Tuesday, January 09, 2007

Why Commons sucks

The Wikimedia Commons sucks. Let's not mince any words about this. It just sucks.

No, not the concept. The idea of having a repository of free content is just great. Wonderful idea. Really spot on great idea. It's the implementation that sucks.

There's a term in the media industry for what Commons is, or at least should be: Digital Asset Management, or DAM. (Wikipedia has an article on it, but frankly it reads like sales literature to me.) Allow me to detail point by point why MediaWiki is simply the wrong software to be used as a DAM -- and especially as a DAM for open content.

A good DAM would provide a very thorough cataloging and indexing to facilitate retrieval of desired content. For example, it should be very easy to obtain "all images that portray a kitten in color that are at least 3 inches by 5 inches at 100 dpi". MediaWiki cannot do this. MediaWiki can't even give you all images that portray a kitten unless there is a "kitten" category (fortunately for us, there is). But that's dependent on the uploader putting it in the "kitten" category, and MediaWiki's categorization system has never been good to begin with, and the category tree used on the Commons has a lot of curious issues. And what if you only want ginger tabby kittens? If they're in a ginger tabby kitten category, sure (but there isn't one, alas), but if they're merely in both the ginger tabby category and the kitten category, well, you can't do that. You could try to do something with MediaWiki search, but we all know how bad MediaWiki search is. And there's no hope of specifying format criteria, unless someone has bothered to create a category that happens to match your needs and uploaders have happened to manually assign the categories. Hm. There's a lot of "manual" in this.... not good.

A good DAM would have some way to detect probable duplicate images. There are some decent algorithms for this out there. Commons has no way to use them. There are lots of duplicated images on Commons, and they'll only get fixed if an administrator happens to notice one of them. Tagging duplicates for delete doesn't seem to help: I accidentially uploaded a duplicate once; it took six months and three separate naggings of various Commons admins before it was finally deleted.

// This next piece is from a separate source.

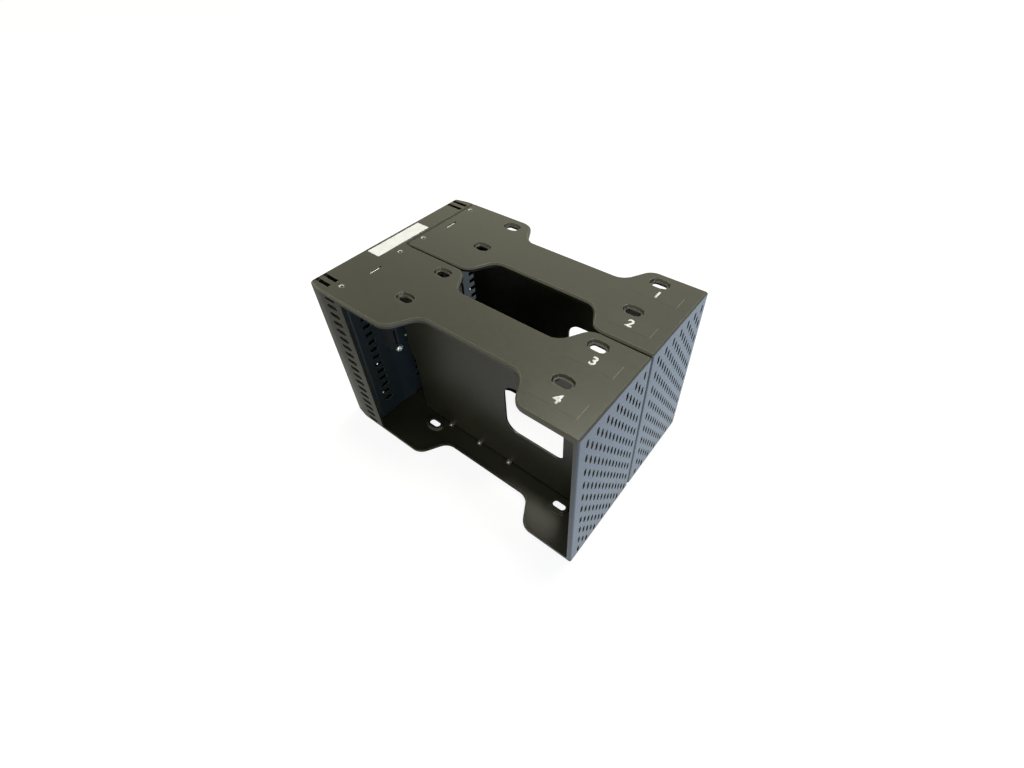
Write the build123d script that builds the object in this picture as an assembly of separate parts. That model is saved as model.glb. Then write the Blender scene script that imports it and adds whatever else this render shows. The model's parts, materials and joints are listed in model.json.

A good DAM will provide some way to collect related content together. By "related", I mean content that is all derived from the same original work. I recently took an photograph uploaded to Commons by another user, and (at her request) did some Photoshop magic on it to improve the quality of the image, and reuploaded it. My upload is clearly a derivative -- one might even say a version -- of the original. With MediaWiki I have two choices: upload it as a new version of the original -- overwriting the original -- or else upload it under another name, which will then not be associated with the original in the software in any way. I can add content to the image description pages saying "oh, by the way, see over here for another version", but that's a manual process and is likely not to be performed on a regular basis.

A good DAM will provide an application-independent means to access its content. Commons has no API for access to its database or content except the generic MediaWiki interface, which is not really suitable for use as a content repository. The current methodology of having Commons "stand behind" each project's Image: and Media: spaces is rather much a hack, and is not very much extensible. MediaWiki is not a content repository, and it doesn't play well as one.

A good DAM will have mechanisms for controlling compliance with licensing requirements. This may not seem like such a big deal since Commons is supposed to be entirely free content. However, there are lots of media on Wikimedia projects that are not free. Why should the same nonfree media be uploaded to both enwiki and some other project simply because both want it? Current policy requires nonfree media that fall within the "fair use" policies of multiple projects to exist in duplicate merely because Commons arbitrarily refuses to host them. To me, it makes sense to store all of the media in a single system and use copyright control mechanisms within the system to restrict its presentation to locations where its display is consistent with the usage allowed by its license (or lack thereof). Also, in the sense of providing a reusable tool for use outside Wikimedia, in projects where copyright policies may not so strongly favor free content, having copyright controls becomes much more useful. Some MediaWiki-based wikis have "all rights reserved" as a copyright policy, after all.

In short, Commons was a good idea implemented in nearly the worst possible way by using a completely wrong tool. MediaWiki is, fundamentally, a text content engine: it is intended to support collaborative editing of text content, with versioning and all that jazz. (It has issues doing that, too, but that's not grist for this post.) MediaWiki image management has never been good (although it is much better than it used to be) and it's simply not the right tool for the job. The implementation of the Commons in MediaWiki is, as far as I can tell, an example of "if all you have is a hammer, everything looks like a nail". (Don't ask me who I blame for this.) It impresses me the lengths of complexity that people will go to to make MediaWiki behave like something it is not, simply because "all the world is a MediaWiki". Software should serve users, not the other way around.

I'm not entirely in agreement with Amgine's comments on the Commons, but his post definitely spurred me to post on this issue. Commons should be entirely replaced by a proper DAM. I'm not the person to write it (if I were to write it, it would be written in Java, and I'm reasonably confident the Wikimedia Foundation won't even contemplate hosting it if I write it in Java, and I don't happen to have a place to host over 1TB of digital media content) but I really would like it if someone would step up to the plate and do something about the total suckiness of the project where I make the most contributions these days.